Agentic AI —capable of executing complex tasks autonomously, making decisions, and coordinating actions without constant human intervention— is redefining how organizations operate and compete. This Harvard Business Review Analytic Services report, sponsored by AWS and based on a survey of 623 executives and technology decision-makers conducted in July 2025, offers a detailed picture of how companies are approaching this transformation: what they expect from the technology, how prepared they are to adopt it, and what results early adopters are already achieving.
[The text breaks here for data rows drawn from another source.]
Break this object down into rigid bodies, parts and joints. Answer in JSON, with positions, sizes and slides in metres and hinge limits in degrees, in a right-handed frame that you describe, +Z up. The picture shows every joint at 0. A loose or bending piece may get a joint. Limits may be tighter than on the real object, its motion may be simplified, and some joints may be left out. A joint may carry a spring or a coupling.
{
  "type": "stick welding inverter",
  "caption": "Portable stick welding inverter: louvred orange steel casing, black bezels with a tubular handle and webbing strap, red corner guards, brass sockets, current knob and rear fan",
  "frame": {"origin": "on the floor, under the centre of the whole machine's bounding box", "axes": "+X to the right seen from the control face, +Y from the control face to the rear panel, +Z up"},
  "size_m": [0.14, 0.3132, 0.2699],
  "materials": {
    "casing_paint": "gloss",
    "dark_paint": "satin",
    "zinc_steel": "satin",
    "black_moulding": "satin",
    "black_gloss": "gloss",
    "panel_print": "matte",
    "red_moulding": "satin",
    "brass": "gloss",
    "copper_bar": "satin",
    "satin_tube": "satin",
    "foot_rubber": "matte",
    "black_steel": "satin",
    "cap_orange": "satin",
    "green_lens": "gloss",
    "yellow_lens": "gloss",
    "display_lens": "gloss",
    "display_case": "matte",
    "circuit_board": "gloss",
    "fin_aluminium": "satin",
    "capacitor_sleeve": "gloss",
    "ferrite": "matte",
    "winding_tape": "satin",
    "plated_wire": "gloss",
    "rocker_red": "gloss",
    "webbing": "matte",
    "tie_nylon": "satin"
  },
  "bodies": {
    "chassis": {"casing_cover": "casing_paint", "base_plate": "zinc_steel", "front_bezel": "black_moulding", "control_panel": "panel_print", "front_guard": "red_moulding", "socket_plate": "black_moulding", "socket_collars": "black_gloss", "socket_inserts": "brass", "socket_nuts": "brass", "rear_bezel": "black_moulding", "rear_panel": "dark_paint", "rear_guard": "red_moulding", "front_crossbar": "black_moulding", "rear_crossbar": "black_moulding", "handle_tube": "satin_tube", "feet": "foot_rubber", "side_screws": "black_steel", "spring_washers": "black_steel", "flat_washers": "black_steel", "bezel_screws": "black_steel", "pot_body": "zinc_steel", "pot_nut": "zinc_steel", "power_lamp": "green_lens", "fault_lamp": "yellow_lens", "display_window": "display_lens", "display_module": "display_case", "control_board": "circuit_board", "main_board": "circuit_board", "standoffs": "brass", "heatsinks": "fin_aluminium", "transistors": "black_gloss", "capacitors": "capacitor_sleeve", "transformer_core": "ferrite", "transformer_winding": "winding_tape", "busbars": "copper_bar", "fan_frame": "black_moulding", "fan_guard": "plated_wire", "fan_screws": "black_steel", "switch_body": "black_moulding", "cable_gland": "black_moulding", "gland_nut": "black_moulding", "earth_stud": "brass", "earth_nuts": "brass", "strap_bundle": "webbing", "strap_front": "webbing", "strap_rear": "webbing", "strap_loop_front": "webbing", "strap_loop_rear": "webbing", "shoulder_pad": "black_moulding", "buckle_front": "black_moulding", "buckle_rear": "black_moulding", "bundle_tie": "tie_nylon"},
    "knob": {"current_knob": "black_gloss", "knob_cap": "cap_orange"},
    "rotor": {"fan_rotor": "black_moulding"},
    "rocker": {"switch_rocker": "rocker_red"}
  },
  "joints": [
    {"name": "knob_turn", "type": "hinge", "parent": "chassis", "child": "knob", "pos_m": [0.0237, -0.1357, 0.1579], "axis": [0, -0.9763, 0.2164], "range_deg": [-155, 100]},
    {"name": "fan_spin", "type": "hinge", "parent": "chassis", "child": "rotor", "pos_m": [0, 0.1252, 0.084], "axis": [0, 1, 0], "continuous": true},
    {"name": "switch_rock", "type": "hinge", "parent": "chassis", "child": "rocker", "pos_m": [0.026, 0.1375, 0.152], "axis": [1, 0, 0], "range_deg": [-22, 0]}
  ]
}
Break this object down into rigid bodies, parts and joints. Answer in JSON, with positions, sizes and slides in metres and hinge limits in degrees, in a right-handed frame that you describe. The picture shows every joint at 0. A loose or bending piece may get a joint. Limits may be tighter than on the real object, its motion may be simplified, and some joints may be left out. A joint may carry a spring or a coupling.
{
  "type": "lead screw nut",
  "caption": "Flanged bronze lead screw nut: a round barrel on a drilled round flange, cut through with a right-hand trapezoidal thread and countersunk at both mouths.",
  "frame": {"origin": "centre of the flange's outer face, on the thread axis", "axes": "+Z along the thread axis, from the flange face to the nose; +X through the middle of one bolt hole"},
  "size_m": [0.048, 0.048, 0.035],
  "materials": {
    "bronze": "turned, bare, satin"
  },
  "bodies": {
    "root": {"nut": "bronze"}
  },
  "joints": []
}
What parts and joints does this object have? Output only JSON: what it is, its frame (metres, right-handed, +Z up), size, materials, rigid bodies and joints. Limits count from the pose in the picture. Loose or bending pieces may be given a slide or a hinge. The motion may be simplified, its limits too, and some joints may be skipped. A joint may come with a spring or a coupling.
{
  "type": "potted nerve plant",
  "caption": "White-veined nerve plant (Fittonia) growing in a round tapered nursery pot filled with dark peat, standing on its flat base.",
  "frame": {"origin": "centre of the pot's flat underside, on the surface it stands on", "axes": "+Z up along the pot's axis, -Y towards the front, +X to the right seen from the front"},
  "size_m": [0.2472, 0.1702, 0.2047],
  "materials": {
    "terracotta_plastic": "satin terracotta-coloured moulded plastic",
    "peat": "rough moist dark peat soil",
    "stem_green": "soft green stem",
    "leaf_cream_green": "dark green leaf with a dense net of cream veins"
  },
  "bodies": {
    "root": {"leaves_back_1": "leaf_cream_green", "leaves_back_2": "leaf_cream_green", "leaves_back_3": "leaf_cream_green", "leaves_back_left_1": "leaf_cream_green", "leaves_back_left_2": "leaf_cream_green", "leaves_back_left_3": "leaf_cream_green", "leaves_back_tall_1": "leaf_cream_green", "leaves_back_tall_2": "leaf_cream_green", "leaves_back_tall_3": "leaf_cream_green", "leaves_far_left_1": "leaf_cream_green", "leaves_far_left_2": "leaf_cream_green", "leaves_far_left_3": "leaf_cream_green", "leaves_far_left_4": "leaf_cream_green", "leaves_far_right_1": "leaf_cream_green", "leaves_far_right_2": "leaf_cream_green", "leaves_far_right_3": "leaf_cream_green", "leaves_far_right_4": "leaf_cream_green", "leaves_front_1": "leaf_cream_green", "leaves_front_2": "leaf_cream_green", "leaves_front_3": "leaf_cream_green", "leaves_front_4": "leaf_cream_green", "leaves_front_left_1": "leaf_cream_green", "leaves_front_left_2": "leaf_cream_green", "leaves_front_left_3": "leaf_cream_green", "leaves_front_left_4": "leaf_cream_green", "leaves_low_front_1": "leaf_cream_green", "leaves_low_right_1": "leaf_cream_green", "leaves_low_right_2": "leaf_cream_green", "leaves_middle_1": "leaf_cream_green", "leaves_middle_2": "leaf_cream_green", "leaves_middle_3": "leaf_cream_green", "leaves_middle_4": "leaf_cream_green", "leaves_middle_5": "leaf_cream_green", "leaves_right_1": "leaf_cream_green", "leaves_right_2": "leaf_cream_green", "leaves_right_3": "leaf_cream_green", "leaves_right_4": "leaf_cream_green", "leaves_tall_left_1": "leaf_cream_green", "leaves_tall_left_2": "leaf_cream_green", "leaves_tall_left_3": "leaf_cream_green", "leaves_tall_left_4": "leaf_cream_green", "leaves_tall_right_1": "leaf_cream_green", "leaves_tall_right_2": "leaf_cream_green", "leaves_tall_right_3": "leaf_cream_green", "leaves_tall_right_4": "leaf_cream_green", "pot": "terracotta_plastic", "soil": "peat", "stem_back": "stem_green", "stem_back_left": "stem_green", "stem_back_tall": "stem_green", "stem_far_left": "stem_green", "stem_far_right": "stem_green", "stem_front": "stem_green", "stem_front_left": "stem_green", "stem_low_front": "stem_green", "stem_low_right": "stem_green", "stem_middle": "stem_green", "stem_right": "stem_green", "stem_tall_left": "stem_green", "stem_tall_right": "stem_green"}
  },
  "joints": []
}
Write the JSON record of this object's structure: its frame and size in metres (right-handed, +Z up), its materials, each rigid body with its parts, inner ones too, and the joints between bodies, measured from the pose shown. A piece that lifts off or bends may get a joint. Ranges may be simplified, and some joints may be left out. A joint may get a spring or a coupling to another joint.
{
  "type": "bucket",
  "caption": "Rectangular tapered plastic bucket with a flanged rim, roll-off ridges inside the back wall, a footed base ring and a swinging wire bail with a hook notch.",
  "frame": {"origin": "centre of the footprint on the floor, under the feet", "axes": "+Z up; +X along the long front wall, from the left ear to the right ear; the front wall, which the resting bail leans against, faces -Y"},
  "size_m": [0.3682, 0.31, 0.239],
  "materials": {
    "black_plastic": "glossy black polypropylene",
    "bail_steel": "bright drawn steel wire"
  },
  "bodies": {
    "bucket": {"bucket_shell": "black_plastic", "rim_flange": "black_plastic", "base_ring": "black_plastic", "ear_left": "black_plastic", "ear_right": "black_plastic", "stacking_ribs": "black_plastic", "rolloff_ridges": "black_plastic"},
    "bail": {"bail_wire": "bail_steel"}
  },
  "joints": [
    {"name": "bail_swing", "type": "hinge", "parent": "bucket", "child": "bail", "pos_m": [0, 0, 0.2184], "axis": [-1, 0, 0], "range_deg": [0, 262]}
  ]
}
The data reveals widespread enthusiasm: 90% of respondents expect most organizations in their industry to use agentic AI in the future, and 84% agree it will transform their business. Yet this optimism contrasts with a more complex reality. Only 26% of organizations consider themselves truly effective at using any type of AI to generate positive business outcomes. And just 5% have well-defined metrics to measure the success of their initiatives —one of the most critical blind spots identified in the report.
The document distinguishes three adoption profiles: leaders (34%), who are already using agentic AI widely or in specific use cases; followers (40%), in pilot or planning stages; and laggards (26%), who have yet to take formal steps. From this classification, the report analyzes what sets the most advanced organizations apart and what practices can guide others.
One of the report's central messages is that agentic AI should not be seen as a tool to do the same things faster, but as an opportunity to rethink processes and business models from the ground up. This distinction between automation and real transformation recurs throughout the executives' testimonies, and marks the difference between projects that generate value and those that simply make existing processes more expensive.
The report examines four key areas of organizational readiness: data architecture, governance, human capital, and strategy. In all of them, most organizations remain only partially prepared. Governance takes on particular importance given the autonomous nature of agentic AI, which raises new ethical, legal, and operational challenges. The human factor emerges as the hardest barrier to overcome: the lack of specialized talent (48%) and resistance to change are obstacles as significant as technological ones, and change management proves to be a decisive element for successful implementation.
Despite these challenges, organizations that have moved ahead report tangible benefits: greater organizational productivity (36%), better data-driven decision making (35%), and cost savings (33%). The report also gathers best practices from experts and executives at companies such as Syngenta, Vanguard, Experity, and McAfee, with concrete guidance on data quality, governance structures, AI literacy, and alignment between technology and business strategy.
Aimed at executives, technology leaders, and business decision-makers, this report is an essential reference for those seeking to make informed decisions about how to incorporate agentic AI responsibly, strategically, and with real business impact.